■ **PROBLEM TO SOLVE**
Reproduce the following material exactly, including every line.

---- SOURCE DATA

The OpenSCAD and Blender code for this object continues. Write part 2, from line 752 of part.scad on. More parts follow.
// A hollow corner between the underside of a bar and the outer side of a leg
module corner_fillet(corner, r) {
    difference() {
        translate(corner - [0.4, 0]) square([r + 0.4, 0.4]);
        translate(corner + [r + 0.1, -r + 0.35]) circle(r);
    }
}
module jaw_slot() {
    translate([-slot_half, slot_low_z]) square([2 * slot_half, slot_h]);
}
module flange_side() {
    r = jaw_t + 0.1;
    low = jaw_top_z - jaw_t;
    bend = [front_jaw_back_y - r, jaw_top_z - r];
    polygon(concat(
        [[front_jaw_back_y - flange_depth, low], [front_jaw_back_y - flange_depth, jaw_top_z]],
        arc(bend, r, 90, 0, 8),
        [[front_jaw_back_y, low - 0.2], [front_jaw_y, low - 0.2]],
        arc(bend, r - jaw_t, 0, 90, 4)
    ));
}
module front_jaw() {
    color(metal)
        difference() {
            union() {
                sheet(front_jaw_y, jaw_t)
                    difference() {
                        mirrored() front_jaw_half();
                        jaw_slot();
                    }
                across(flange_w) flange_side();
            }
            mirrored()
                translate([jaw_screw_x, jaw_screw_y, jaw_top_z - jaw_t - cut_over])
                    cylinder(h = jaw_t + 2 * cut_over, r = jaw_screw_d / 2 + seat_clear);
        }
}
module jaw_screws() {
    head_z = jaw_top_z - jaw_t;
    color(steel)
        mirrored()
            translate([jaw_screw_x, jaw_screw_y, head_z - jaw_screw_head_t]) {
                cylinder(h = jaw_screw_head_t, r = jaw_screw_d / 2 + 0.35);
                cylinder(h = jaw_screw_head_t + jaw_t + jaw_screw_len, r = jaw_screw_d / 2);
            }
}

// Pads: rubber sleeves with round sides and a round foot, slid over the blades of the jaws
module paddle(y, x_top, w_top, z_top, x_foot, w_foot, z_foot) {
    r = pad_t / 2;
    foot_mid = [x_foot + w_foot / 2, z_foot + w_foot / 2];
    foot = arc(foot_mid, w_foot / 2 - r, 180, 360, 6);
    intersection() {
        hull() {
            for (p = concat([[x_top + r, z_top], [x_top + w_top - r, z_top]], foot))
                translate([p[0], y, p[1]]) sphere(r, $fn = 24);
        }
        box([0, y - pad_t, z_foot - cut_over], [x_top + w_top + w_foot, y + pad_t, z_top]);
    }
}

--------

■ **OUTPUT FOR THIS EXERCISE**
The OpenSCAD and Blender code for this object continues. Write part 2, from line 752 of part.scad on. More parts follow.
// A hollow corner between the underside of a bar and the outer side of a leg
module corner_fillet(corner, r) {
    difference() {
        translate(corner - [0.4, 0]) square([r + 0.4, 0.4]);
        translate(corner + [r + 0.1, -r + 0.35]) circle(r);
    }
}
module jaw_slot() {
    translate([-slot_half, slot_low_z]) square([2 * slot_half, slot_h]);
}
module flange_side() {
    r = jaw_t + 0.1;
    low = jaw_top_z - jaw_t;
    bend = [front_jaw_back_y - r, jaw_top_z - r];
    polygon(concat(
        [[front_jaw_back_y - flange_depth, low], [front_jaw_back_y - flange_depth, jaw_top_z]],
        arc(bend, r, 90, 0, 8),
        [[front_jaw_back_y, low - 0.2], [front_jaw_y, low - 0.2]],
        arc(bend, r - jaw_t, 0, 90, 4)
    ));
}
module front_jaw() {
    color(metal)
        difference() {
            union() {
                sheet(front_jaw_y, jaw_t)
                    difference() {
                        mirrored() front_jaw_half();
                        jaw_slot();
                    }
                across(flange_w) flange_side();
            }
            mirrored()
                translate([jaw_screw_x, jaw_screw_y, jaw_top_z - jaw_t - cut_over])
                    cylinder(h = jaw_t + 2 * cut_over, r = jaw_screw_d / 2 + seat_clear);
        }
}
module jaw_screws() {
    head_z = jaw_top_z - jaw_t;
    color(steel)
        mirrored()
            translate([jaw_screw_x, jaw_screw_y, head_z - jaw_screw_head_t]) {
                cylinder(h = jaw_screw_head_t, r = jaw_screw_d / 2 + 0.35);
                cylinder(h = jaw_screw_head_t + jaw_t + jaw_screw_len, r = jaw_screw_d / 2);
            }
}

// Pads: rubber sleeves with round sides and a round foot, slid over the blades of the jaws
module paddle(y, x_top, w_top, z_top, x_foot, w_foot, z_foot) {
    r = pad_t / 2;
    foot_mid = [x_foot + w_foot / 2, z_foot + w_foot / 2];
    foot = arc(foot_mid, w_foot / 2 - r, 180, 360, 6);
    intersection() {
        hull() {
            for (p = concat([[x_top + r, z_top], [x_top + w_top - r, z_top]], foot))
                translate([p[0], y, p[1]]) sphere(r, $fn = 24);
        }
        box([0, y - pad_t, z_foot - cut_over], [x_top + w_top + w_foot, y + pad_t, z_top]);
    }
}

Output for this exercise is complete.